BackInTex wrote:
I'm sure similar segregation makes what the Clintons and their foundation do legal, technically. Morally, not so much for either entity.
I'm curious just which of these accomplishments of the Clinton Foundation offends your sense of morality
Fortune Magazine wrote:
Since 2005, according to [the Clinton Foundation], it has spawned initiatives that:
•Raised $313 million for R&D into new vaccines and medicines;
•Helped provide better maternal and child survival care to more than 110 million people, and;
•Provided treatment for more than 36 million people with tropical diseases.
Private firms are also in the mix. Biotech giant Gilead (gild, +0.13%) and the NAACP joined forces to recruit religious leaders in the African American community to help fight HIV/AIDS, which disproportionately affects blacks in the U.S. Medical tech company Becton Dickinson(bd), which ranked among the 50 companies in Fortune‘s Change the World list this year, has committed to dramatically cutting the price of CD4 immune cell tests for HIV-positive people across 55 countries. And in 2015, the American Society for Clinical Pathology (ASCP) and a host of other partners pledged to build up a world-class cancer diagnostic and treatment system in sub-Saharan Africa and Haiti, including boosting telemedicine and cloud-based electronic health records systems. The project is currently ongoing.

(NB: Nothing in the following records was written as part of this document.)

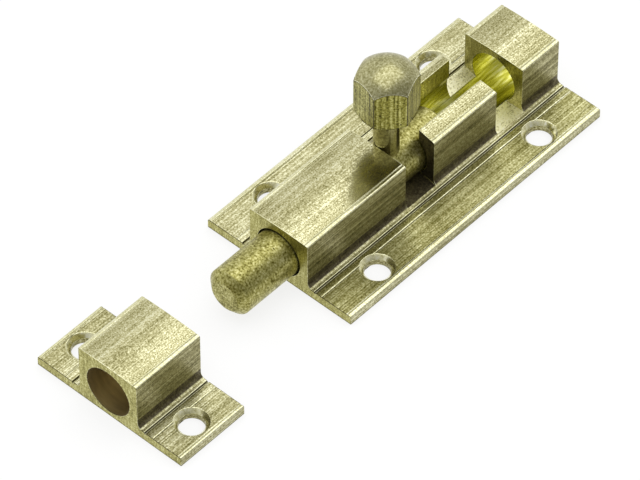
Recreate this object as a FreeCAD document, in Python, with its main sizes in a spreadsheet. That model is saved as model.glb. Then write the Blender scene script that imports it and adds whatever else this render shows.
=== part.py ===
import FreeCAD, Part
import math
import os
import Sketcher

# Solid brass sliding bolt with its keeper, in millimetres.
# The origin is the middle of the base plate's back face, +X runs towards the tail of the bolt,
# -Y is the near side, where the two cross slots open low, and +Z points out of the door.

doc = FreeCAD.newDocument("sliding_bolt_lock")

# Tolerances, in millimetres
SAME_PLACE = 1e-6
EDGE_REACH = 1e-4


# Driving dimensions
sheet = doc.addObject("Spreadsheet::Sheet", "dims")
DRIVING = {
    "base_length": 50.0,
    "base_width": 25.5,
    "plate_thickness": 1.5,
    "housing_width": 10.3,
    "housing_height": 9.5,
    "bore_diameter": 7.5,
    "bore_height": 4.6,
    "foot_radius": 0.8,
    "top_bevel": 0.2,
    "edge_bevel": 0.3,
    "groove_offset": 1.25,
    "groove_width": 0.45,
    "groove_depth": 0.25,
    "keeper_length": 11.9,
    "keeper_gap": 20.4,
    "keeper_hole_shift": 0.5,
    "hole_diameter": 3.6,
    "countersink_diameter": 4.8,
    "countersink_angle": 90.0,
    "hole_spacing_long": 32.4,
    "hole_spacing_wide": 19.0,
    "front_slot_start": -5.8,
    "front_slot_width": 5.6,
    "rear_slot_start": 12.5,
    "rear_slot_width": 5.1,
    "slot_floor": 1.6,
    "top_slot_near": 2.05,
    "top_slot_far": 3.4,
    "rail_front_slant": 0.4,
    "rail_back_slant": 0.2,
    "cutter_radius": 20.0,
    "cutter_stop": 2.6,
    "bolt_clearance": 0.24,
    "bolt_reach": 10.35,
    "bolt_length": 40.55,
    "nose_bevel_length": 1.0,
    "nose_bevel_depth": 1.15,
    "nose_round": 0.2,
    "tail_bevel": 0.3,
    "stem_diameter": 3.6,
    "stem_slot_gap": 0.05,
    "saddle_gap": 0.05,
    "spigot_diameter": 2.6,
    "spigot_length": 4.5,
    "knob_base_height": 15.5,
    "knob_width_flats": 7.75,
    "knob_height": 8.2,
    "knob_turn": 10.8,
    "knob_foot_angle": 30.0,
    "dome_margin": 1.0,
}
for row, (alias, size) in enumerate(DRIVING.items(), start=1):
    sheet.set(f"A{row}", alias)
    sheet.set(f"B{row}", str(size))
    sheet.setAlias(f"B{row}", alias)
doc.recompute()


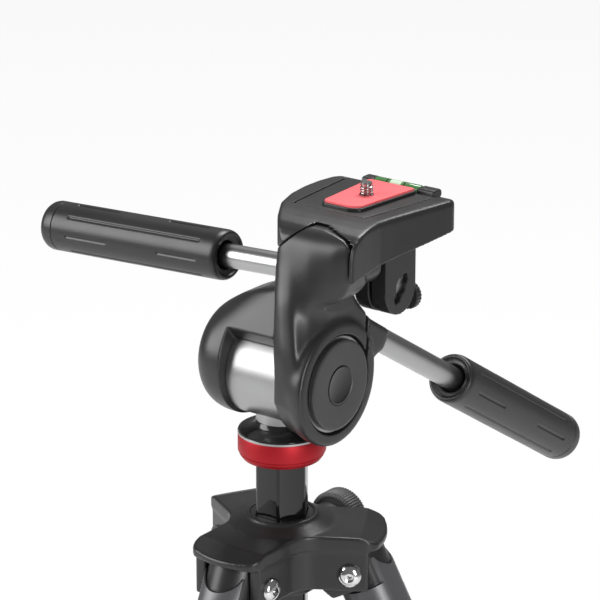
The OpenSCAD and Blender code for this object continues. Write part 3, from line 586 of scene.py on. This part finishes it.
head_plastic = satin_plastic("head_plastic", 0.021, 0.34)
neck = loft([[(x, y, z) for x, y in outline] for z, outline in (
    (-6, ((14.6, 16), (14.6, -27.0), (22.0, -28.3), (31.0, -28.9),
          (32.0, -27.0), (32.2, -22.0), (32.2, 10), (32.2, 16))),
    (6, ((14.6, 18), (14.6, -26.4), (22.0, -27.6), (30.1, -28.0),
         (31.4, -24.5), (32.0, -19.0), (32.2, 10), (32.2, 18))),
    (20, ((12.9, 18), (12.7, -24.6), (19.4, -26.2), (26.8, -25.8),
          (29.2, -19.5), (30.8, -11.5), (31.0, 6), (31.0, 18))),
    (33, ((11.0, 15), (10.8, -21.6), (16.6, -23.0), (22.9, -22.4),
          (27.4, -15.0), (30.6, -7.0), (30.8, 4), (30.8, 15))),
    (40, ((9.8, 14), (9.6, -19.6), (14.8, -21.1), (21.0, -20.6),
          (27.0, -15.6), (31.6, -9.8), (33.0, -2.0), (32.6, 14))),
    (44, ((8.6, 13), (8.4, -18.0), (13.6, -19.7), (19.8, -19.5),
          (27.4, -15.5), (35.2, -10.6), (38.6, -5.0), (37.0, 13))),
    (48, ((7.4, 12), (7.2, -16.2), (12.2, -18.1), (18.4, -18.0),
          (27.4, -15.2), (37.2, -10.9), (42.0, -7.0), (40.4, 12))),
    (53, ((6.2, 9), (6.1, -13.9), (10.4, -16.2), (16.2, -16.4),
          (26.6, -14.9), (38.4, -11.4), (44.0, -8.0), (42.0, 9))),
    (59, ((5.2, 8), (5.2, -11.8), (8.6, -13.8), (13.6, -14.4),
          (25.4, -13.9), (38.0, -11.6), (45.0, -8.6), (42.8, 8))),
    (66, ((5.0, 8), (5.0, -9.8), (6.8, -11.4), (9.9, -12.0),
          (25.0, -11.9), (38.0, -11.0), (45.2, -9.0), (43.0, 8))),
    (70, ((5.0, 8), (5.0, -8.2), (6.8, -9.5), (9.9, -10.0),
          (25.0, -9.9), (38.0, -9.4), (45.2, -8.2), (43.0, 8))),
    (73, ((5.0, 8), (5.0, -5.8), (6.8, -6.8), (9.9, -7.1),
          (25.0, -7.0), (38.0, -6.8), (45.2, -6.4), (43.0, 8))),
    (75, ((5.0, 8), (5.0, -2.6), (6.8, -3.2), (9.9, -3.4),
          (25.0, -3.4), (38.0, -3.4), (45.2, -3.2), (43.0, 8))),
    (77, ((5.0, 8), (5.0, 3.0), (6.8, 3.0), (9.9, 3.0),
          (25.0, 3.0), (38.0, 3.0), (45.2, 3.0), (43.0, 8))))])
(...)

The Foundation says that another one of its arms, a collaboration with the American Heart Association (AHA) called the Alliance for a Healthier Generation, has helped provide access to healthier meals across more than 31,000 American schools and boosted physical education, the availability of nutritious meals, and extracurricular exercise in poor communities with high obesity rates. But the Clinton Health Access Initiative (CHAI), which is an independent entity of the Clinton Foundation, may have had the most wide-ranging impact on global public health to date. It has helped negotiate HIV/AIDS therapy price cuts as high as 90%, ensuring access to these treatments for more than 11.5 million people across more than 70 countries, the Foundation says.